Please output the lines shown below exactly as they appear.
[Begin Raw data]
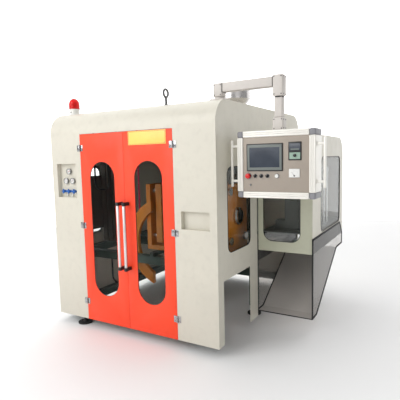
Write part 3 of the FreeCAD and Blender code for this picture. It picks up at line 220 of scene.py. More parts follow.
def make_materials():
    """Every finish of the machine, by name."""
    tone = colours()
    steel = (0.58, 0.58, 0.57)
    return {
        # The cabinet's colour is made darker towards the bottom.
        "cabinet": finish_material("cabinet_powder_coat", tone.cabinet, (0.32, 0.46),
                                   depth=0.025, bottom_darkening=0.25),
        "extension": finish_material("extension_powder_coat", tone.extension, (0.34, 0.48),
                                     depth=0.03),
        "doors": finish_material("door_powder_coat", tone.doors, (0.42, 0.55), depth=0.04),
        "amber": finish_material("clamp_enamel", tone.machine, (0.28, 0.45), depth=0.12,
                                 patches=6.0),
        "frame": finish_material("frame_enamel", tone.frame_green, (0.4, 0.6), depth=0.15),
        "grey": finish_material("machine_grey_enamel", (0.20, 0.21, 0.20), (0.35, 0.55),
                                depth=0.1),
        "steel": finish_material("ground_steel", steel, (0.18, 0.34), 1.0, depth=0.08,
                                 stretch=(1.0, 1.0, 0.15)),
        "sheet_steel": finish_material("brushed_sheet_steel", (0.62, 0.60, 0.59),
                                       (0.22, 0.36), 1.0, depth=0.06,
                                       stretch=(0.2, 6.0, 6.0)),
        # Pale and only slightly metallic: partly the sheet's own grey-pink tone, partly painted
        # reflection. The lightened diffuse colour takes the place of the polished sheet's bright
        # reflections.
        "slide_sheet": finish_material("slide_sheet_painted_reflection", (0.90, 0.85, 0.81),
                                       (0.10, 0.22), 0.3, depth=0.05, patches=3.5,
                                       bump=0.02, wear=0.1),
        "chrome": finish_material("bright_chrome", (0.42, 0.42, 0.43), (0.12, 0.22), 1.0,
                                  depth=0.03, bump=0.01),
        "satin": finish_material("satin_aluminium", (0.80, 0.80, 0.80), (0.3, 0.42), 0.7,
                                 depth=0.03, stretch=(3.0, 3.0, 0.1)),
        "rail": finish_material("box_extrusion", (0.88, 0.86, 0.80), (0.3, 0.45), 0.15,
                                depth=0.02, stretch=(1.0, 1.0, 0.2)),
        # Painted shade: the corner caps' dark grey stands in for the shadow that recessed corners
        # sit in.
        "corner": finish_material("box_corner_painted_shade", (0.25, 0.25, 0.27), (0.4, 0.55),
                                  depth=0.06),
        "taupe": finish_material("box_champagne", (0.36, 0.31, 0.26), (0.32, 0.42), 0.2,
                                 depth=0.03),
        "arm": finish_material("arm_powder_coat", (0.62, 0.58, 0.54), (0.4, 0.55),
                               depth=0.05),
        "black": finish_material("black_moulding", (0.012, 0.012, 0.013), (0.35, 0.5),
                                 depth=0.2),
        "rubber": finish_material("black_rubber", (0.015, 0.015, 0.015), (0.6, 0.8),
                                  depth=0.2),
        "white": finish_material("white_moulding", (0.82, 0.82, 0.79), (0.3, 0.4),
                                 depth=0.03),
        "red": finish_material("red_moulding", (0.66, 0.012, 0.012), (0.22, 0.34),
                               depth=0.05),
        "blue": finish_material("blue_moulding", (0.015, 0.11, 0.42), (0.25, 0.4),
                                depth=0.06),
        "plate": finish_material("plate_enamel", tone.plate, (0.3, 0.42), depth=0.02),
        "plate_mark": finish_material("plate_print", (0.42, 0.06, 0.02), (0.35, 0.45)),
        "duct": finish_material("duct_grey_brown", (0.10, 0.085, 0.07), (0.35, 0.5),
                                depth=0.12, stretch=(1.0, 1.0, 0.2)),
        "pink": finish_material("magenta_hose", (0.78, 0.06, 0.17), (0.3, 0.42),
                                depth=0.06),
        "gauge_rim": finish_material("gauge_rim_steel", (0.30, 0.30, 0.31), (0.2, 0.3), 1.0,
                                     depth=0.05),
        "dark_steel": finish_material("dark_steel", (0.14, 0.14, 0.14), (0.3, 0.45), 0.8,
                                      depth=0.15),
        "screen_grey": finish_material("screen_bezel_grey", (0.16, 0.18, 0.17), (0.35, 0.45),
                                       depth=0.05),
        "lens": sheet_material("gauge_lens", (0.97, 0.97, 0.97), 0.01, 1.0, 1.1),
        "screen": finish_material("dark_screen", (0.035, 0.045, 0.065), (0.1, 0.18),
                                  depth=0.1, patches=9.0, bump=0.0, coat=0.4),
        "display": finish_material("lit_display", (0.30, 0.42, 0.34), (0.2, 0.3)),
        "clear": sheet_material("clear_acrylic", (0.93, 0.95, 0.94), 0.01, 1.0, 1.12),
        "smoked": sheet_material("smoked_acrylic", (0.66, 0.64, 0.62), 0.04, 0.9, 1.2),
        "lamp": sheet_material("lamp_red_plastic", (0.85, 0.02, 0.02), 0.08, 0.45, 1.3),
    }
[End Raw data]
The reply:
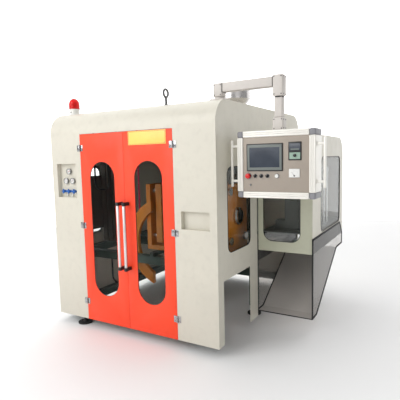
Write part 3 of the FreeCAD and Blender code for this picture. It picks up at line 220 of scene.py. More parts follow.
def make_materials():
    """Every finish of the machine, by name."""
    tone = colours()
    steel = (0.58, 0.58, 0.57)
    return {
        # The cabinet's colour is made darker towards the bottom.
        "cabinet": finish_material("cabinet_powder_coat", tone.cabinet, (0.32, 0.46),
                                   depth=0.025, bottom_darkening=0.25),
        "extension": finish_material("extension_powder_coat", tone.extension, (0.34, 0.48),
                                     depth=0.03),
        "doors": finish_material("door_powder_coat", tone.doors, (0.42, 0.55), depth=0.04),
        "amber": finish_material("clamp_enamel", tone.machine, (0.28, 0.45), depth=0.12,
                                 patches=6.0),
        "frame": finish_material("frame_enamel", tone.frame_green, (0.4, 0.6), depth=0.15),
        "grey": finish_material("machine_grey_enamel", (0.20, 0.21, 0.20), (0.35, 0.55),
                                depth=0.1),
        "steel": finish_material("ground_steel", steel, (0.18, 0.34), 1.0, depth=0.08,
                                 stretch=(1.0, 1.0, 0.15)),
        "sheet_steel": finish_material("brushed_sheet_steel", (0.62, 0.60, 0.59),
                                       (0.22, 0.36), 1.0, depth=0.06,
                                       stretch=(0.2, 6.0, 6.0)),
        # Pale and only slightly metallic: partly the sheet's own grey-pink tone, partly painted
        # reflection. The lightened diffuse colour takes the place of the polished sheet's bright
        # reflections.
        "slide_sheet": finish_material("slide_sheet_painted_reflection", (0.90, 0.85, 0.81),
                                       (0.10, 0.22), 0.3, depth=0.05, patches=3.5,
                                       bump=0.02, wear=0.1),
        "chrome": finish_material("bright_chrome", (0.42, 0.42, 0.43), (0.12, 0.22), 1.0,
                                  depth=0.03, bump=0.01),
        "satin": finish_material("satin_aluminium", (0.80, 0.80, 0.80), (0.3, 0.42), 0.7,
                                 depth=0.03, stretch=(3.0, 3.0, 0.1)),
        "rail": finish_material("box_extrusion", (0.88, 0.86, 0.80), (0.3, 0.45), 0.15,
                                depth=0.02, stretch=(1.0, 1.0, 0.2)),
        # Painted shade: the corner caps' dark grey stands in for the shadow that recessed corners
        # sit in.
        "corner": finish_material("box_corner_painted_shade", (0.25, 0.25, 0.27), (0.4, 0.55),
                                  depth=0.06),
        "taupe": finish_material("box_champagne", (0.36, 0.31, 0.26), (0.32, 0.42), 0.2,
                                 depth=0.03),
        "arm": finish_material("arm_powder_coat", (0.62, 0.58, 0.54), (0.4, 0.55),
                               depth=0.05),
        "black": finish_material("black_moulding", (0.012, 0.012, 0.013), (0.35, 0.5),
                                 depth=0.2),
        "rubber": finish_material("black_rubber", (0.015, 0.015, 0.015), (0.6, 0.8),
                                  depth=0.2),
        "white": finish_material("white_moulding", (0.82, 0.82, 0.79), (0.3, 0.4),
                                 depth=0.03),
        "red": finish_material("red_moulding", (0.66, 0.012, 0.012), (0.22, 0.34),
                               depth=0.05),
        "blue": finish_material("blue_moulding", (0.015, 0.11, 0.42), (0.25, 0.4),
                                depth=0.06),
        "plate": finish_material("plate_enamel", tone.plate, (0.3, 0.42), depth=0.02),
        "plate_mark": finish_material("plate_print", (0.42, 0.06, 0.02), (0.35, 0.45)),
        "duct": finish_material("duct_grey_brown", (0.10, 0.085, 0.07), (0.35, 0.5),
                                depth=0.12, stretch=(1.0, 1.0, 0.2)),
        "pink": finish_material("magenta_hose", (0.78, 0.06, 0.17), (0.3, 0.42),
                                depth=0.06),
        "gauge_rim": finish_material("gauge_rim_steel", (0.30, 0.30, 0.31), (0.2, 0.3), 1.0,
                                     depth=0.05),
        "dark_steel": finish_material("dark_steel", (0.14, 0.14, 0.14), (0.3, 0.45), 0.8,
                                      depth=0.15),
        "screen_grey": finish_material("screen_bezel_grey", (0.16, 0.18, 0.17), (0.35, 0.45),
                                       depth=0.05),
        "lens": sheet_material("gauge_lens", (0.97, 0.97, 0.97), 0.01, 1.0, 1.1),
        "screen": finish_material("dark_screen", (0.035, 0.045, 0.065), (0.1, 0.18),
                                  depth=0.1, patches=9.0, bump=0.0, coat=0.4),
        "display": finish_material("lit_display", (0.30, 0.42, 0.34), (0.2, 0.3)),
        "clear": sheet_material("clear_acrylic", (0.93, 0.95, 0.94), 0.01, 1.0, 1.12),
        "smoked": sheet_material("smoked_acrylic", (0.66, 0.64, 0.62), 0.04, 0.9, 1.2),
        "lamp": sheet_material("lamp_red_plastic", (0.85, 0.02, 0.02), 0.08, 0.45, 1.3),
    }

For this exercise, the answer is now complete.